(Records with modeling code)
____

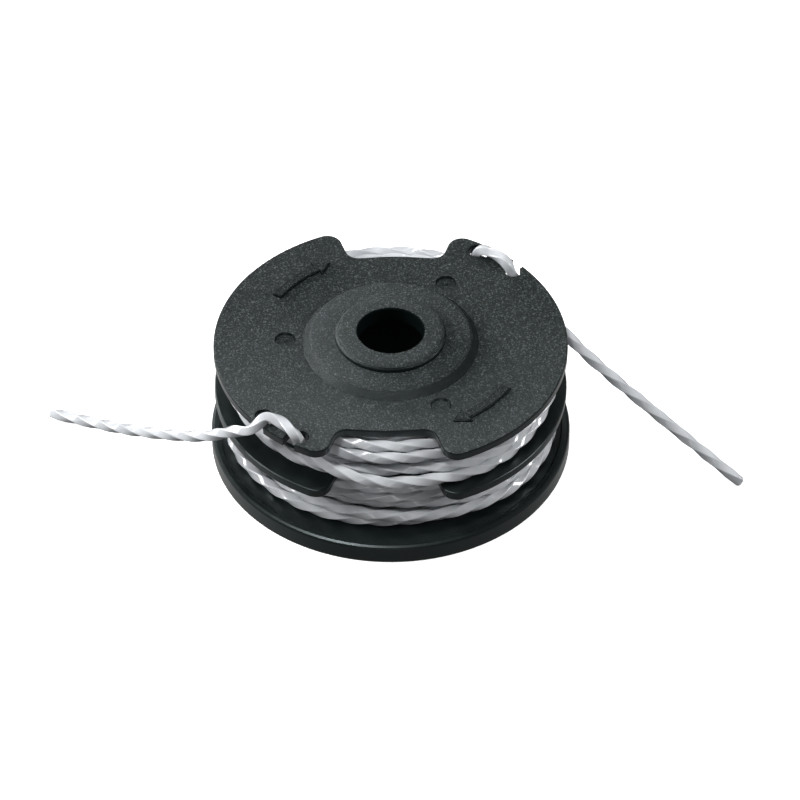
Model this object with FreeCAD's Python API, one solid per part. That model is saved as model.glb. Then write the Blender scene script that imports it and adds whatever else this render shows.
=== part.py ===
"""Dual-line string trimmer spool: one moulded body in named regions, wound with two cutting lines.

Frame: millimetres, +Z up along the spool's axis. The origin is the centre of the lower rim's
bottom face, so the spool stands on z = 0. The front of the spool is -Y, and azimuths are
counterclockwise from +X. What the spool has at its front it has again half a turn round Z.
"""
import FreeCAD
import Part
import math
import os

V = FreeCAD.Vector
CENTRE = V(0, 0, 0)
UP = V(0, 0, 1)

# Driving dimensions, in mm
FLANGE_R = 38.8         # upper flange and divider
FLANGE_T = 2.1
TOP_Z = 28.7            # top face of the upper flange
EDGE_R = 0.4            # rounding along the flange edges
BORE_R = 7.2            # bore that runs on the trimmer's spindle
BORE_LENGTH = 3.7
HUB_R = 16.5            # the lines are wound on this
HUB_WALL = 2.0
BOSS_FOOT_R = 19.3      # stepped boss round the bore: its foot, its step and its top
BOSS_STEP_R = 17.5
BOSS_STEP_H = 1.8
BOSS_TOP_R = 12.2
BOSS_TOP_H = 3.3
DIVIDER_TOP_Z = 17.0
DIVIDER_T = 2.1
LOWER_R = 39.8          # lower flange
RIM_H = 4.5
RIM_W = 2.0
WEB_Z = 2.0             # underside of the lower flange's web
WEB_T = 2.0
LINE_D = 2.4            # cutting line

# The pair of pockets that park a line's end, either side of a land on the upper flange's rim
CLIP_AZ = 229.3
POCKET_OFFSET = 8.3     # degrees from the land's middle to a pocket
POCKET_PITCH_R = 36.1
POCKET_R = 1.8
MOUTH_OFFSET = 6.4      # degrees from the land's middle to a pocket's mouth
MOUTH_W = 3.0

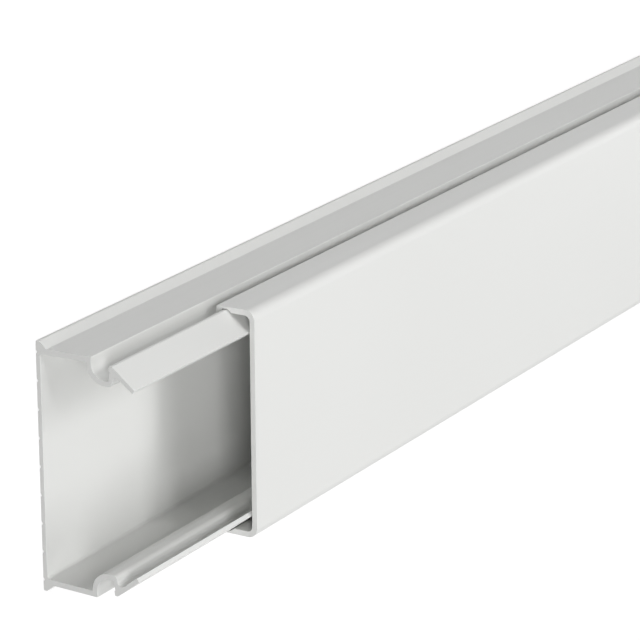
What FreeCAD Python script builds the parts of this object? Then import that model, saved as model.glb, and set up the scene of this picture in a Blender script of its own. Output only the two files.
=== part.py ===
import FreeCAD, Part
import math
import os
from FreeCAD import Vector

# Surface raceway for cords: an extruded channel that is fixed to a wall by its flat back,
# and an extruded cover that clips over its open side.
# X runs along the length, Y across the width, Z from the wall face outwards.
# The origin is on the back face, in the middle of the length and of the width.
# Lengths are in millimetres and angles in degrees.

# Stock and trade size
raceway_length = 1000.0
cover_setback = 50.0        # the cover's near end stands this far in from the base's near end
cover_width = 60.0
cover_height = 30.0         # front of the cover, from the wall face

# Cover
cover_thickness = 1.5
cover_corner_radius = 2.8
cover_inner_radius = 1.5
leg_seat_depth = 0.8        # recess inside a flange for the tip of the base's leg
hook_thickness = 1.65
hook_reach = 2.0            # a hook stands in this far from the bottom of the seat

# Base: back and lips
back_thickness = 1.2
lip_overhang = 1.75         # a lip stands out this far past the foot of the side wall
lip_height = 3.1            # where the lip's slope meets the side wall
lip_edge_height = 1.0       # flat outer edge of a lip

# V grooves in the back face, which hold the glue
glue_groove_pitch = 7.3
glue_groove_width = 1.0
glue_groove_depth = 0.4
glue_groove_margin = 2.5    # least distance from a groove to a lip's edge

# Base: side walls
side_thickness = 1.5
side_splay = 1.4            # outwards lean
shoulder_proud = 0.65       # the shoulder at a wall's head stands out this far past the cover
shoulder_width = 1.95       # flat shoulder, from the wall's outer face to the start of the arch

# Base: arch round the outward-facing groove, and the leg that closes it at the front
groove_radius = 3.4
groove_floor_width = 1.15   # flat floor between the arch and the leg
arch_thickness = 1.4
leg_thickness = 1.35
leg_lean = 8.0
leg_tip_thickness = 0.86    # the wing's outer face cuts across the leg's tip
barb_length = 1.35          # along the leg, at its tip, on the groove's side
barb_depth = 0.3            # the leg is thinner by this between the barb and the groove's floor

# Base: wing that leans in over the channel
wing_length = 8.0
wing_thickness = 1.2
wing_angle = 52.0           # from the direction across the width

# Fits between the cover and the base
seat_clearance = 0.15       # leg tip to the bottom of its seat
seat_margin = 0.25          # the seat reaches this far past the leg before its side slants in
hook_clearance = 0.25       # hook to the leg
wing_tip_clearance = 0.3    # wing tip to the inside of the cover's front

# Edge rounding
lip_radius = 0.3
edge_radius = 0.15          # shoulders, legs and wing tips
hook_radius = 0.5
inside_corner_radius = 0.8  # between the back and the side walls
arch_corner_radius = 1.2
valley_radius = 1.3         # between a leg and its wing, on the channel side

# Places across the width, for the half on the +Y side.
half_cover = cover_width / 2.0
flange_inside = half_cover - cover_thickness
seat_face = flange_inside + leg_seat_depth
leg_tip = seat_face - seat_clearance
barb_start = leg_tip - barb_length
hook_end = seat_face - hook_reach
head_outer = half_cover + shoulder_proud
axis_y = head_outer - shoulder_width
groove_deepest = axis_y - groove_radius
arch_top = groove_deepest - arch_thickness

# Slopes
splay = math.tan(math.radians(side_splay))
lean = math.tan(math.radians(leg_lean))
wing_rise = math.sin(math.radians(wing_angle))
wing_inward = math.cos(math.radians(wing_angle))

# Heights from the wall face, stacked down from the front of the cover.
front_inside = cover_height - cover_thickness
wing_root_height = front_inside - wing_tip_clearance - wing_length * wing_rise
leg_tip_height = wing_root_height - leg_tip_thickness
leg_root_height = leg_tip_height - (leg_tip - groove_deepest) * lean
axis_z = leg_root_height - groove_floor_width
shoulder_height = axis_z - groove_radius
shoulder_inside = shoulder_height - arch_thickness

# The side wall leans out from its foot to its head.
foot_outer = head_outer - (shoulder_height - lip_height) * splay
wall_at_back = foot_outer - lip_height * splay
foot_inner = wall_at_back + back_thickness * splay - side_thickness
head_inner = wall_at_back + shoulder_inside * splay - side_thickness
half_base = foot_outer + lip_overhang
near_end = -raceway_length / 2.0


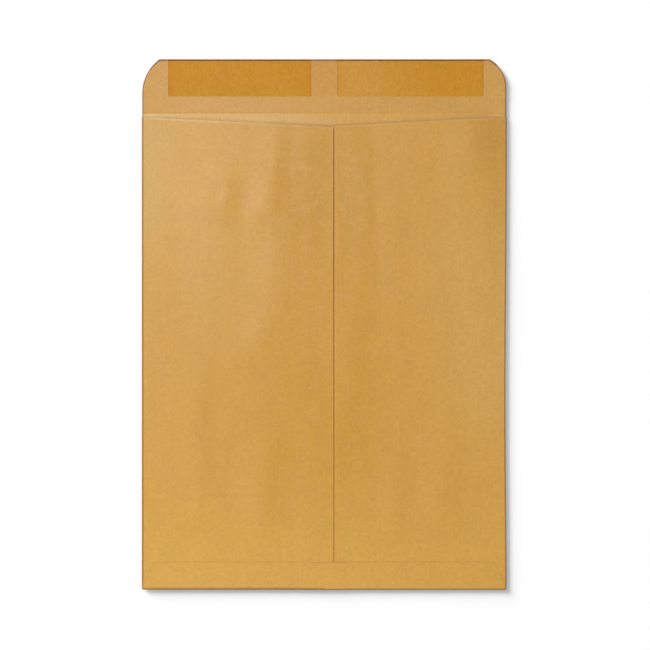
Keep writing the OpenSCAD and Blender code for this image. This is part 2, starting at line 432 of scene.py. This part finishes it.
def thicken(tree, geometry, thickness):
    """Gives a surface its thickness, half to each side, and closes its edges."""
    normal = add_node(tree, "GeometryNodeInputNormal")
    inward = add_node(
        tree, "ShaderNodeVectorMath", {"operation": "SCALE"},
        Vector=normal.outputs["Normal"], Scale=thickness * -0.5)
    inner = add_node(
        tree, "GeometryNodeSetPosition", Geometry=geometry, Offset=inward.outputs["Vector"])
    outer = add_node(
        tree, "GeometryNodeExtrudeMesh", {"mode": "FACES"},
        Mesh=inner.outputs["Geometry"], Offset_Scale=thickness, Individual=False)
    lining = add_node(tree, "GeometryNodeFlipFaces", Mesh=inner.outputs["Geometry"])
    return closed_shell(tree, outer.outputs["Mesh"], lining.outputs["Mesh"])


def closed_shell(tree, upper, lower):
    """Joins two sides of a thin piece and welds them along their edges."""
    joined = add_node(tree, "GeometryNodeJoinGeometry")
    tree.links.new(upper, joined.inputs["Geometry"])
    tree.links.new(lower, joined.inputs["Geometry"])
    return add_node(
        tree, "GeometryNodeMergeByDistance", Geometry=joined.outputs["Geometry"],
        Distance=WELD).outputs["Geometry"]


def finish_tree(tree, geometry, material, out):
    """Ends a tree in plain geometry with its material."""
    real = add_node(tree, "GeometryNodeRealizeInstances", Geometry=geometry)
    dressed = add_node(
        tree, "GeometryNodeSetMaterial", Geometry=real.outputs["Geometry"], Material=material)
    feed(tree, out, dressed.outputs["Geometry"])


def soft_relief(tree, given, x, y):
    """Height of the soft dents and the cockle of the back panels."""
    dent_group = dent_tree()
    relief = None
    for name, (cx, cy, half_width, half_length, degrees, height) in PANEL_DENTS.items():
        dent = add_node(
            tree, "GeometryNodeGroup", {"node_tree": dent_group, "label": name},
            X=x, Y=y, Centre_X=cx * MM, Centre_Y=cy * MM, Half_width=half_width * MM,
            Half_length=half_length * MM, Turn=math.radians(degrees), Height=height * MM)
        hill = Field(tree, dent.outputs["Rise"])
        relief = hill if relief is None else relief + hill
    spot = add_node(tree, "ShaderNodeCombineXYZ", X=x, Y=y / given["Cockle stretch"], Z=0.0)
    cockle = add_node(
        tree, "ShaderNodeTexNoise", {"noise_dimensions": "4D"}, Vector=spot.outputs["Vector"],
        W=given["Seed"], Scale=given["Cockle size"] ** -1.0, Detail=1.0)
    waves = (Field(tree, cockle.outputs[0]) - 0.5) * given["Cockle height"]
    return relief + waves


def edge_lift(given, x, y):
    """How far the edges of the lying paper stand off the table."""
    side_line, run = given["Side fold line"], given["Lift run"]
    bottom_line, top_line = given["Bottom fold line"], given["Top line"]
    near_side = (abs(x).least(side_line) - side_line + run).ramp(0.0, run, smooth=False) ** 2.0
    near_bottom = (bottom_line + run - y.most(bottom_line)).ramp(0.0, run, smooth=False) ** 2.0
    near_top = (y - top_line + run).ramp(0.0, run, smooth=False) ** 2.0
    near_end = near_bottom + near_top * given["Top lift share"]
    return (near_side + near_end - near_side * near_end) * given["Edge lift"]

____

• _GIVEN PROBLEM_
Quote verbatim the opening lines of the listing above, ending with the line where "two cutting lines." appears; include both endpoints and nothing more.

• _CORRECT RESPONSE_
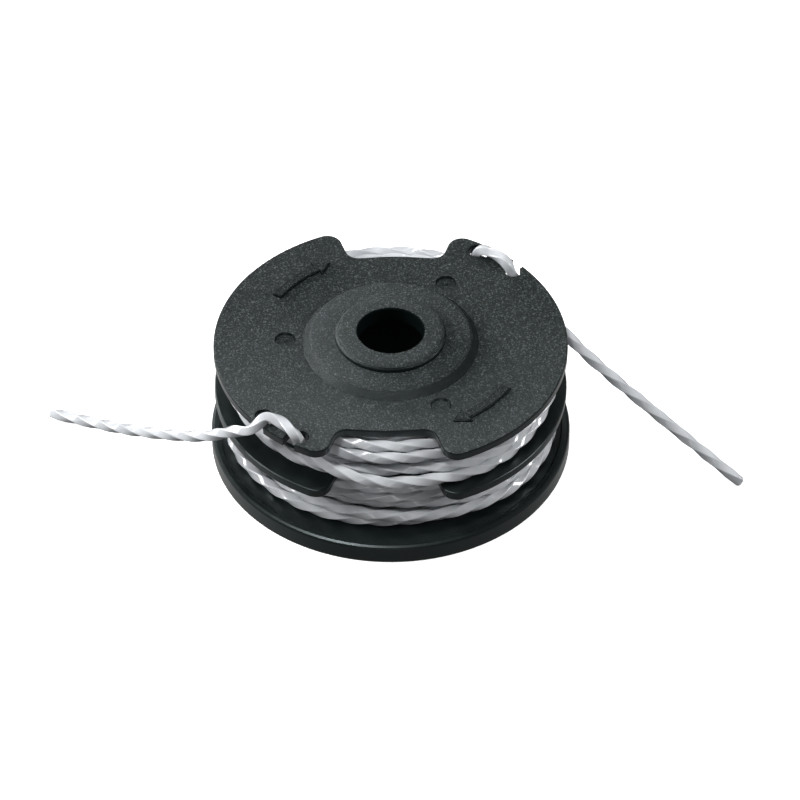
Model this object with FreeCAD's Python API, one solid per part. That model is saved as model.glb. Then write the Blender scene script that imports it and adds whatever else this render shows.
=== part.py ===
"""Dual-line string trimmer spool: one moulded body in named regions, wound with two cutting lines.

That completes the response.